Secondly, there is a fundamental inconsistency between Nato and the EU as a strong political unity. Nato guarantees mutual defense, and any country worth its name (which the EU hopes to be) also guarantees mutual defense, but of course not everyone who belongs to Nato belongs to the EU, and vice versa. The US cannot be expected to have a mutual defense agreement with country A who has one with country B, if the US and B have not signed a mutual defense agreement. That would be allowing country A decide American policy. (If country B is attacked then country A must defend it. But then country A will be attacked. And so the U.S. must defend it.) In brief, changes will have to come to Nato no matter what.

Thirdly, I agree with the previous commenter, who noted that your vision of Nato is one-way. Europeans get their views heard even heeded and in return they – they do what? Mostly they think of excuses for doing nothing and criticizing everything.

Fourthly, the warbloggers and the anti-warrers made lots of predictions. Some of which have turned out true, others not. The warbloggers predicted an easy take-over of Iraq all the way to Baghdad. The anti-warbloggers were saying that Baghdad could be a bloodbath. Maybe the anti-warbloggers got one thing right – that it would be a mess. That still doesn’t make them right, since a mess is arguably better than the status quo – Saddam Hussein in power.

12

Sebastian Holsclaw 12.04.03 at 12:04 am

“When NATO invoked Article 5 (the mutual defence clause) after September 11, for the first time in NATO’s history, the US politely thanked its allies, and went on to make its plans without them.”

The problem is that for people who can provide almost no logistical support and very little useful military support, they still wanted bomb by bomb and target by target planning involvement.
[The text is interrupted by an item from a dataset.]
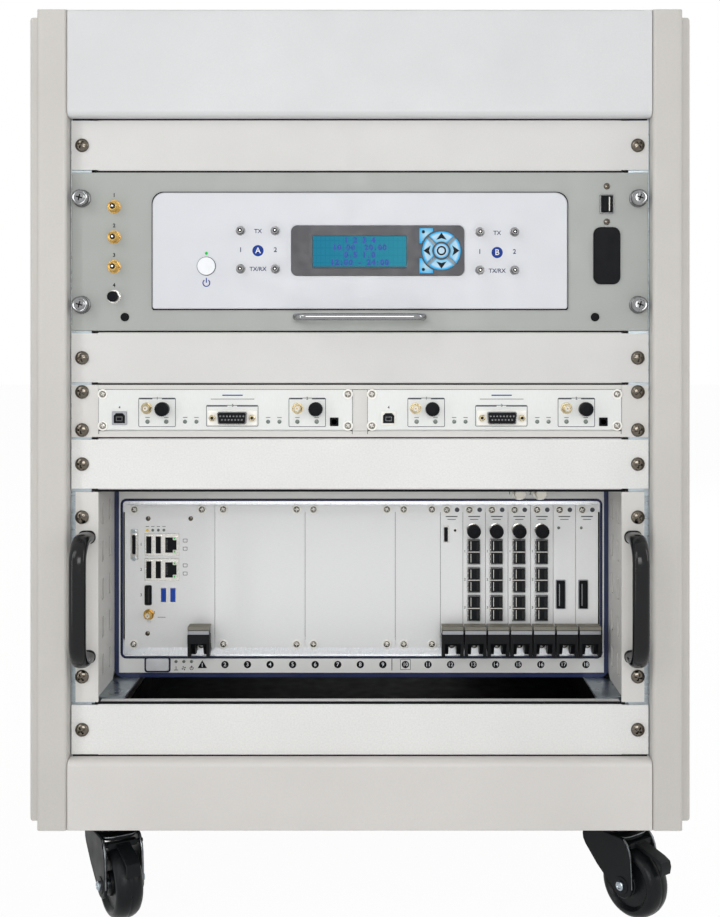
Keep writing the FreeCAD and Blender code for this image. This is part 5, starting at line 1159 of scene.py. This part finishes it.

This type of problem was later seen in the non-NATO French refusal to provide support bombing when requested by soldiers on the ground.

You do a great job of identifying why NATO is good for Europe. But the US spends most of the money on NATO defense. So shouldn’t it be good for us too?

13

Henry 12.04.03 at 1:07 am

Sebastian – reasonable points. Regarding your first point, there is a clear mismatch between European and US military capacity (which I did refer to when I said that flexible coalitions made ‘logistical sense.’) But the trade-offs for the US are also clear. I think that Wesley Clark (who had to deal with the micromanagement of relations with the allies as part of his job) is right – the French in particular could be a pain in the ass in day-to-day planning, but it’s a price worth paying.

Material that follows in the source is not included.